Selain siaran langsung pengajian-pengajian tertua di Jakarta, radio Cenderwasih juga memiliki program siar dakwah tetap semisal mutiara fajar, yasinan dan ratib dari mulai azan magrib berkumandang hingga isya.  Khusus malam kamis, radio ini menyiarkan acara khusus bernuansa islami seperti memutarkan lagu-lagu qasidah dan ceramah-ceramah agama dari para ustad.  Satu hal unik yang dilakukan radio ini adalah membuat program acara yang merupakan hasil kerja sama dengan lembaga seni qasidah Indonesia atau lasqi. Dalam program tersebut, setiap minggunya dipertunjukan penampilan tim-tim ghasidah. Penampilan dimulai pukul 4 sore hingga menjelang magrib.

Namun, perkembangan teknologi tidak lagi berkompromi dengan radio cenderawasih. Teknologi frekuensi radio yang berubah dari AM menjadi FM nampaknya berpengaaruh besar terhadap tenggelamnya radio cenderawasih. Keterbatasan sumber daya, teknologi dan perkembangan masyarakat menjadikan radio cendrawasih menerima cobaan berat. Sekalipun radio-radio AM mulai berguguran ataupun berpindah frekuensi. Radio cenderawasih tetap bertahan. Hal itu diakui penerus radio cenderawasih , Ida Alatas.

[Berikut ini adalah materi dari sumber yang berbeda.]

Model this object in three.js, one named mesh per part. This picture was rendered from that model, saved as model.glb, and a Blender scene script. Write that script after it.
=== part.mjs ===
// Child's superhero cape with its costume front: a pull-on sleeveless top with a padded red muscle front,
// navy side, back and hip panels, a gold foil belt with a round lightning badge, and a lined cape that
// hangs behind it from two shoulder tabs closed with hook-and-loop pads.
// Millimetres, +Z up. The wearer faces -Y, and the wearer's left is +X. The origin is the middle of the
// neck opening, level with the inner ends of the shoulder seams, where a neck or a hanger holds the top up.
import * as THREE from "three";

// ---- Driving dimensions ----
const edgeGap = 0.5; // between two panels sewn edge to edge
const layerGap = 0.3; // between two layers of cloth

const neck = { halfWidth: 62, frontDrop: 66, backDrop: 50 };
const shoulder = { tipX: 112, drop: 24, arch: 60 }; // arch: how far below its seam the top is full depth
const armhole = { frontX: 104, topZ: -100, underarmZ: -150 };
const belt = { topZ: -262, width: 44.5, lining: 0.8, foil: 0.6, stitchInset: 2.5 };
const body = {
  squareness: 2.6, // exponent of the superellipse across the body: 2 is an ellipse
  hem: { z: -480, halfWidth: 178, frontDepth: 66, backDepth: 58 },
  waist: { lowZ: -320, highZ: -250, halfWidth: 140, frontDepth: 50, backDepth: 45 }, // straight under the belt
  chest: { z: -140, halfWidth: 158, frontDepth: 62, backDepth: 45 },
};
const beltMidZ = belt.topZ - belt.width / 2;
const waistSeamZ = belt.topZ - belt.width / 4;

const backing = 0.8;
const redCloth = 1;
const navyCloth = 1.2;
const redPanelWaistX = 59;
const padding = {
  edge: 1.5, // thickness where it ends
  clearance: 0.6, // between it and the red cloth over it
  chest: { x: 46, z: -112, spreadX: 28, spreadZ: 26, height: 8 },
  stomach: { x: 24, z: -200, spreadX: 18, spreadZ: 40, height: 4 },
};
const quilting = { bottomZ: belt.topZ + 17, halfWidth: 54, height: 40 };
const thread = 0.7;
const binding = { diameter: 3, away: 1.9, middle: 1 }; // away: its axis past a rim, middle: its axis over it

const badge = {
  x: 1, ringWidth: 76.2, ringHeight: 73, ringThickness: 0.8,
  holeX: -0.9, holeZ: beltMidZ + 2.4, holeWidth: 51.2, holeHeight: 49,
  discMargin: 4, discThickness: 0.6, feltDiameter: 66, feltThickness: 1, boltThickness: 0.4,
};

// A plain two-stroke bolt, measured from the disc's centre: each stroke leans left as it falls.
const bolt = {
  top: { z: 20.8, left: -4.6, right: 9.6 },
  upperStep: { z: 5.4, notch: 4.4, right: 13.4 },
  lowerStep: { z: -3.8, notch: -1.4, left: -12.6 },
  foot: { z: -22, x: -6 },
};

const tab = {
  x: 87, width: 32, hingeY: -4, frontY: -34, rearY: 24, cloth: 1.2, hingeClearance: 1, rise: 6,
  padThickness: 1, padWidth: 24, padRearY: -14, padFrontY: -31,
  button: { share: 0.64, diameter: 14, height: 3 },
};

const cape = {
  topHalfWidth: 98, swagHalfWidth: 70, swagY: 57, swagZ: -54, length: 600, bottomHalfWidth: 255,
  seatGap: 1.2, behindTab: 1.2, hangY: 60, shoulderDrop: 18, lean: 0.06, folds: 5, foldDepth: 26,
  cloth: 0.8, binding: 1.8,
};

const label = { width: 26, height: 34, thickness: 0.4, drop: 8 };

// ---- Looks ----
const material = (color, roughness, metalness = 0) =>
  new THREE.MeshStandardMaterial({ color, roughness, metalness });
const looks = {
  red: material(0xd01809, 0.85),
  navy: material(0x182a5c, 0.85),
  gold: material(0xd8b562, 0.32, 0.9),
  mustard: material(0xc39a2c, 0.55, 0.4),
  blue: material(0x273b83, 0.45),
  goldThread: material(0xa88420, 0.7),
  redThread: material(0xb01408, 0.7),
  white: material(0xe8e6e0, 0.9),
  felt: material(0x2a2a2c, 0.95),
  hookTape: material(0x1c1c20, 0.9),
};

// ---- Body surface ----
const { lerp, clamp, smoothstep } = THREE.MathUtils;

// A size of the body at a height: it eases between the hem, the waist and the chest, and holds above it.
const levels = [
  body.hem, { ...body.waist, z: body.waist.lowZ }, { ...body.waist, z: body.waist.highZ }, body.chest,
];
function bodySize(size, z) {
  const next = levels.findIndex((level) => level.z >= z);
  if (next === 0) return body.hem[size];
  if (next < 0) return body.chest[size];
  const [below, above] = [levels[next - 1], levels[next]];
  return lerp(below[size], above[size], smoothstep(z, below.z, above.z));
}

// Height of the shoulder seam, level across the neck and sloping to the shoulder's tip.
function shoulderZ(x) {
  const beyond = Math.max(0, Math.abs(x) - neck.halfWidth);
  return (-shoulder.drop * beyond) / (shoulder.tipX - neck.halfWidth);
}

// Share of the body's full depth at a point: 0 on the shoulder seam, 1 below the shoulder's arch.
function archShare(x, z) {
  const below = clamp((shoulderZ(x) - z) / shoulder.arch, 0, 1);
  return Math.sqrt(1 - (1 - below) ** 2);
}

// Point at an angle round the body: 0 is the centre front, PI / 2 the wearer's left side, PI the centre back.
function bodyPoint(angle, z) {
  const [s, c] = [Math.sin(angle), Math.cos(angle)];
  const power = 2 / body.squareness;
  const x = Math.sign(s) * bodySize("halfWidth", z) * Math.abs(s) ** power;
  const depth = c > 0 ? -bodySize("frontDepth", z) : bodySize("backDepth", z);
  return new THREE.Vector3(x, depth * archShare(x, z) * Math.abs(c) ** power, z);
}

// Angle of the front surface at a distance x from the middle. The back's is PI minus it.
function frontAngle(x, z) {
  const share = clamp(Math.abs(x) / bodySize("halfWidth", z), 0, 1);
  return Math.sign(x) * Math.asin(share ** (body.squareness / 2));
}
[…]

Dia menyadari bahwa masa-masa jaya telah meninggalkan radio Cenderawasih. Meski demikian, Ida bersama segenap keluarga Alatas coba mempertahankan radio yang telah berusia 43 tahun ini. Salah satu yang tetap dipertahankan adalah program siaran langsung dari pengajian-pengajian tertua di jakarta. Selain itu, program-program seperti mutiara fajar, hikmah ramadhan dan selingan azan disela acara tetap dipertahankan.

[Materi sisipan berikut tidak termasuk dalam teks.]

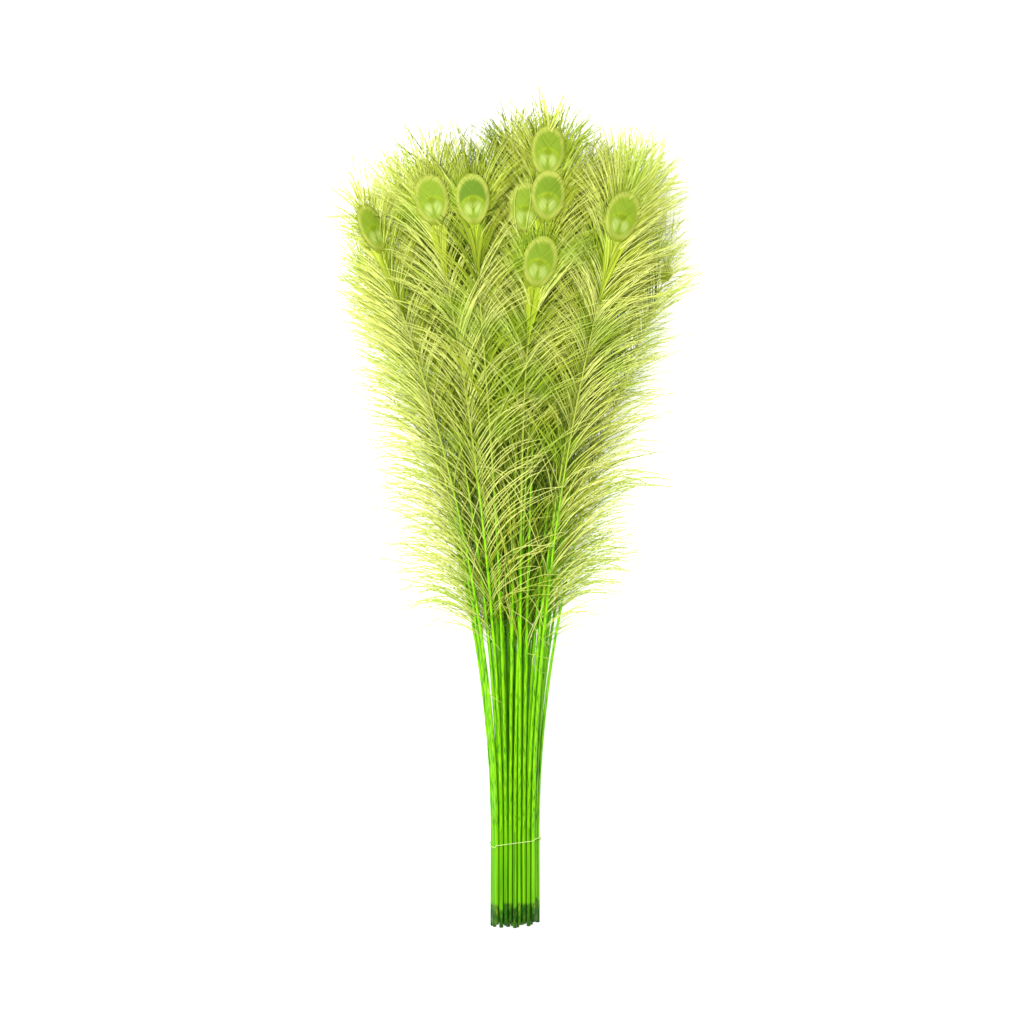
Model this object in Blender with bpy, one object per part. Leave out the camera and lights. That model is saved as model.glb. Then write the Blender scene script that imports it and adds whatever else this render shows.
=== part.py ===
# A tied bunch of dyed peacock tail feathers, lying on a surface.
# X is across the bunch, +Y runs from the cut quills to the feather tips, +Z is up.
# Lengths here are millimetres. Meshes are turned to metres when they are made.
import math
import random

import bmesh
import bpy
from mathutils import Vector

MM = 0.001

# The quills at the tie: rows from the bottom up, packed side by side
ROW_COUNTS = (8, 9, 10, 11, 10, 9)
QUILL_PITCH = 5.2
ROW_PITCH = 4.6
QUILL_RADIUS = 2.4
SHAFT_END_RADIUS = 0.7
CUT_UNEVENNESS = 9.0
SPREAD_START = 110.0

# The string round the quills
TIE_Y = 97.0
TIE_SLANT = 0.12
TIE_SLACK = 2.2
STRING_RADIUS = 0.6
STRING_GAP = 0.4
STRING_POINTS = 24
KNOT_ANGLE = -52.0
KNOT_SWELL = 1.9
STRING_SIDES_RESOLUTION = 1

# How the heads fan out and lie on each other
SPREAD_POWER = 1.9
LEVELS_PER_ROW = 3
LEVEL_PITCH = 7.5
LEVEL_FULL_Y = 800.0
LIFT_POWER = 0.9
TOUCH_DOWN_Y = 250.0
DROOP_REACH = 200.0
DROOP_SHARE = 0.25
ROW_SPREAD = (122.0, 148.0, 164.0, 168.0, 150.0)
CROWN_EYE_Y = 872.0
CROWN_MIDDLE_X = 20.0
CROWN_FALL = 0.0026
STAGGERS = (0.0, 78.0, 34.0, 118.0, 12.0, 96.0, 52.0)
SIDE_STAGGER_SHARE = 0.75
HEAD_JITTER = 5.0

# The top row, whose eyes show best: eye centre x, eye centre y, extra lean of the head
TOP_HEADS = (
    (-158.0, 787.0, 0.0),
    (-91.0, 815.0, 0.0),
    (-46.0, 813.0, 4.0),
    (11.0, 806.0, 0.0),
    (36.0, 818.0, 0.0),
    (27.0, 746.0, 17.0),
    (36.0, 868.0, 0.0),
    (99.0, 739.0, 4.0),
    (117.0, 796.0, 5.0),
)
LEAN_POWER = 8.0

# The vanes: each lock is a sheaf of barbs, named by its length and its angle to the shaft
VANE_START = 322.0
VANE_START_RANGE = 42.0
QUILL_TO_VANE = 12.0
LOCK_LENGTH_LOW = 106.0
LOCK_LENGTH_HIGH = 84.0
LOCK_ANGLE_LOW = 74.0
LOCK_ANGLE_HIGH = 33.0
LOCK_ANGLE_POWER = 1.5
ROOT_SHARE = 0.42
ROOT_ZONE = 0.12
LOCK_STEP = 0.12
NOTCH_STEP = 0.48
NOTCH_SHARE = 0.52
LOCKS_SHOWN = 7
LOCKS_COVERED = 3
LENGTH_VARIATION = 0.10

# Room kept between feathers: the least gap, the stretch past a neighbour's vane that still
# counts as the vane, the height in shaft radii at which two vanes may lap, how far below
# a barb's tip its neighbours still hold it back, and the steps by which it is cut back
CLEARANCE = 0.6
VANE_MARGIN = 75.0
LAP_RADII = 1.3
LOOK_BACK = 26.0
CUT_BACK = 0.95
SHORTEST_LOCK = 4.0

# The head past the last plain lock, from the eye's centre: shaft station, barb length, barb angle
HEAD_SECTIONS = (
    (-52.0, 84.0, 33.0),
    (-30.0, 16.0, 62.0),
    (-14.0, 76.0, 31.0),
    (3.0, 26.0, 46.0),
    (10.0, 63.0, 26.0),
    (21.0, 22.0, 31.0),
)
COVERED_HEAD_SECTIONS = 4
HEAD_LENGTH = 74.0
LOWER_ZONE_END = -72.0

# Finish of the bare feather and of the string
FEATHER_COLOUR = (0.42, 0.60, 0.04, 1.0)
FEATHER_ROUGHNESS = 0.55
STRING_COLOUR = (0.62, 0.72, 0.36, 1.0)
STRING_ROUGHNESS = 0.85
SEED = 7


def clear_scene():
    for thing in list(bpy.data.objects):
        bpy.data.objects.remove(thing, do_unlink=True)


def plain_material(name, colour, roughness):
    material = bpy.data.materials.new(name)
    material.use_nodes = True
    shader = material.node_tree.nodes["Principled BSDF"]
    shader.inputs["Base Color"].default_value = colour
    shader.inputs["Roughness"].default_value = roughness
    shader.inputs["Metallic"].default_value = 0.0
    return material


# Each feather's place in the bunch
def lowest_quill_z():
    return 2 * STRING_RADIUS + STRING_GAP + QUILL_RADIUS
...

Dalam waktu dekat, dia bersama keluarga alatas yang lain coba menggarap ulang program tanya jawab yang dahulu sempat melambungkan nama Cenderawasih sebagai radio yang gigih menyiarkan ajaran islam. Meskipun ada beberapa penyesuaian yang harus dilakukan. Seperti sisi materi yang mungkin akan lebih ringan tapi tetap berbobot. Hal itu dilakukan mengingat telah terjadi perbedaan karakter masyarakat zaman dahulu dan sekarang. Menurut ida, Masyarakat Jakarta zaman dahulu jauh lebih menghargai nilai-nilai agama ketimbang masyarakat Jakarta zaman sekarang. Sebab itu, dia bersama radio Cendrawasih dengan segala keterbatasanya mencoba membangkitkan kembali kejayaan siar islam yang dinilainya kini jauh mengendur.